- Born: November 6, 1981 (age 44) Arlington, Iowa, U.S.
- Education: Iowa State University
- Occupations: Farmer, reality-TV personality
- Known for: The Bachelorette season 10 The Bachelor season 19 Dancing with the Stars

= Chris Soules =

American reality television participant

Christopher Douglas Soules (born November 6, 1981) is an American reality television personality and farmer who starred in the nineteenth season of ABC's The Bachelor. He earned his role as the Bachelor by becoming a fan favorite during his time on the tenth season of The Bachelorette with Andi Dorfman, where he placed third. He has also appeared in Dancing with the Stars.

==Early life==
Soules was born in Arlington, Iowa, and is the youngest child and only son of Gary and Linda Soules. He has three older sisters. Soules is a fourth-generation farmer. He learned how to drive a tractor before driving a car at a young age. At Starmont High School, Soules was involved in football, track, and the National FFA Organization. When he was a senior, the Starmont High football team was runner-up in the state championship. He graduated in 2000. Soules went on to graduate from Iowa State University with a major in Agricultural Studies.

==Television shows==

===The Bachelorette===

Soules first appeared on Andi Dorfman's season of The Bachelorette. He finished in third place after he had confessed his love to Andi. Soules started slowly but soon became a major contender for Andi's heart when he received her first kiss of the season. The smooch happened in episode 2 during their one-on-one date at the Santa Anita Race Track. While enjoying the afternoon, Soules opened up to Andi about his history, admitting that he was previously engaged. He made it all the way to the hometown date in episode 8, introducing Andi to his life on the farm in Iowa. The couple rode his tractor and enjoyed a picnic in the fields while a plane flew over with a banner that read: "Chris Loves Andi". But despite their chemistry, Andi broke things off with Soules during the fantasy suite episode. During her final one-on-one with him before the finale, Andi admitted to him that she was struggling with the idea of living in Iowa and did not want him to have to make sacrifices for her. Soules told her he was falling in love with her, but Andi ended things, telling him the foundation in their relationship just wasn't there. He left after telling Andi that he appreciated and respected her.

===The Bachelor===

Soules became a fan favorite on The Bachelorette and he ended up as the Bachelor for season 19. In the first episode, it was revealed that he would have a total of 30 women to choose from, instead of the usual 25. Soules proposed to Whitney Bischoff in The Bachelor finale at his family's barn in near Lamont, Iowa. On May 28, 2015, the couple announced that they had called off their engagement.

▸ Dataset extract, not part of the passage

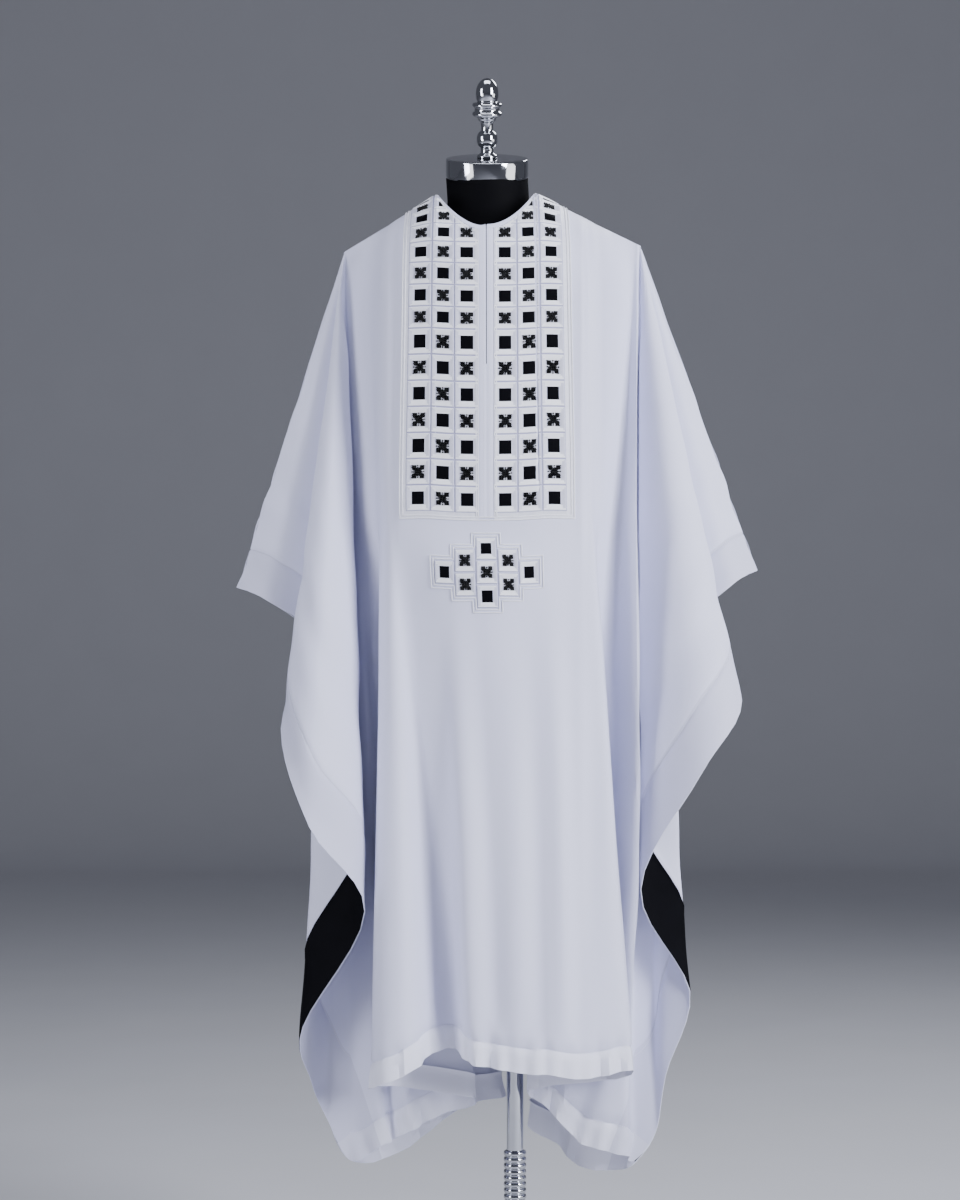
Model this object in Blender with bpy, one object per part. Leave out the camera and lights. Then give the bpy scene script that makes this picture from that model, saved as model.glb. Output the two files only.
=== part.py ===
"""A grand boubou robe on a limbless dress form with its pole stand, modelled in metres, +Z up.

The origin is on the floor, at the middle of the base, on the pole's axis. The wearer's front looks
along -Y, and "left" means the -X side. The robe is one front and one back panel, joined along the
shoulder fold and for a short way above each lower side corner. Each panel is a set of ribs: a rib
starts on the shoulder fold, turns at chest level and ends on the hem or on the arm opening's edge.
The fold tables have one row for each fold, and the ribs between rows are smooth curves.
"""

import math

import bmesh
import bpy
from mathutils import Matrix, Vector

CLOTH = 0.0012  # wall of a panel
TRIM = 0.0009  # wall of a facing, a band or the embroidered ground
GAP = 0.0003  # between neighbouring pieces
LAID_GAP = 0.0010  # between a panel and what is laid on it
SEAM_Y = 0.0021  # half the distance between the two panels where they are joined

SHOULDER = {"left": (-0.255, 1.617), "right": (0.1875, 1.626)}  # x, z where the cloth leaves the form
NECK = {"left": (-0.117, 1.700), "right": (0.030, 1.702)}  # x, z of the neck hole's sides
NECK_MIDDLE = (NECK["left"][0] + NECK["right"][0]) / 2
NECK_HALF = (NECK["right"][0] - NECK["left"][0]) / 2

KNEE_SHARE = 0.32  # where a rib turns from the chest to the hang, as a share of its length
KNEE_Z = 1.220
SHOULDER_DROP = 0.125  # height over which the cloth rounds the shoulder
ROUNDING_ENDS = 0.42  # share of the chest part of a rib over which it rounds the shoulder
ROUNDING_REACH = 0.075  # distance from the shoulder point at which the rounding is whole
SLIT_SHARE = 0.165  # lower end of the neck slit
SLIT_HALF = 0.0005
FACING_SHARE = 0.886  # inner edge of the 60 mm facing, as a share of a rib
BINDING_SHARE = 0.008
RINGS = (0.0, BINDING_SHARE, 0.040, 0.090, SLIT_SHARE, 0.24, KNEE_SHARE, 0.62, FACING_SHARE, 1.0)
OPENING_STARTS, OPENING_ENDS = 0.015, 0.17  # shares between which the side folds open out
SIDE_SWING_OUT, SIDE_SWING_IN = 0.33, 0.03  # sideways slopes of the closed side folds
SIDE_BULGE = 0.30  # slope away from the shoulder fold's plane of the middle closed side fold
SEAM_STARTS = 0.040  # share of a rib by which the panels are their full seam distance apart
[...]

===Dancing with the Stars===

Following The Bachelor, Soules became a contestant on the ABC reality show Dancing with the Stars; his partner was season 19 champion Witney Carson. Soules became the 12th and final celebrity to fill in the cast. At the midway of the competition, Soules suffered a calf injury during rehearsal on Disney week. Soules was eliminated on May 5, 2015 (week 8) and finished in 5th place.

===Worst Cooks in America: Celebrity Edition===

In September 2015, Soules appeared on Food Network's Worst Cooks in America: Celebrity Edition, where he was the third person eliminated from an original group of seven.

==Personal life==
Soules resides in his hometown of Arlington where he spends his time farming his own land as well as helping his father. Prior to his reality television appearance, he dated his college sweetheart Sheena Schreck and went on to become engaged to her. However, they ended their relationship before walking down the aisle. Following his appearance on The Bachelor, he was engaged to 29-year-old Chicago, Illinois resident, Whitney Bischoff. The couple broke off their engagement shortly after their six-month anniversary.

In April 2017, Soules was arrested and charged with leaving the scene of a fatal traffic accident in Aurora, Iowa. He was charged with a class D felony for leaving the scene of an accident causing death. He was not charged with driving under the influence, although court documents obtained by People magazine revealed that he was allegedly in possession of alcoholic beverages and containers at the time of the crash, which occurred around 8 p.m. on Monday, April 24, 2017. His attorneys were hoping to avoid a trial since Soules is a "public figure" and an "unnecessary trial" could be "damaging". "If Mr. Soules is forced to proceed to trial and then appeal, there would be no way to undo the publicity and restore Mr. Soules to his original position," his lawyers stated, according to documents obtained by the Des Moines Register. "Addressing this questionable and fundamentally unfair charge, given these facts, prior to trial, better serves the interests of justice." On August 23, 2019 he was convicted after his guilty plea to leaving the scene of an accident. His penalty was two years' probation.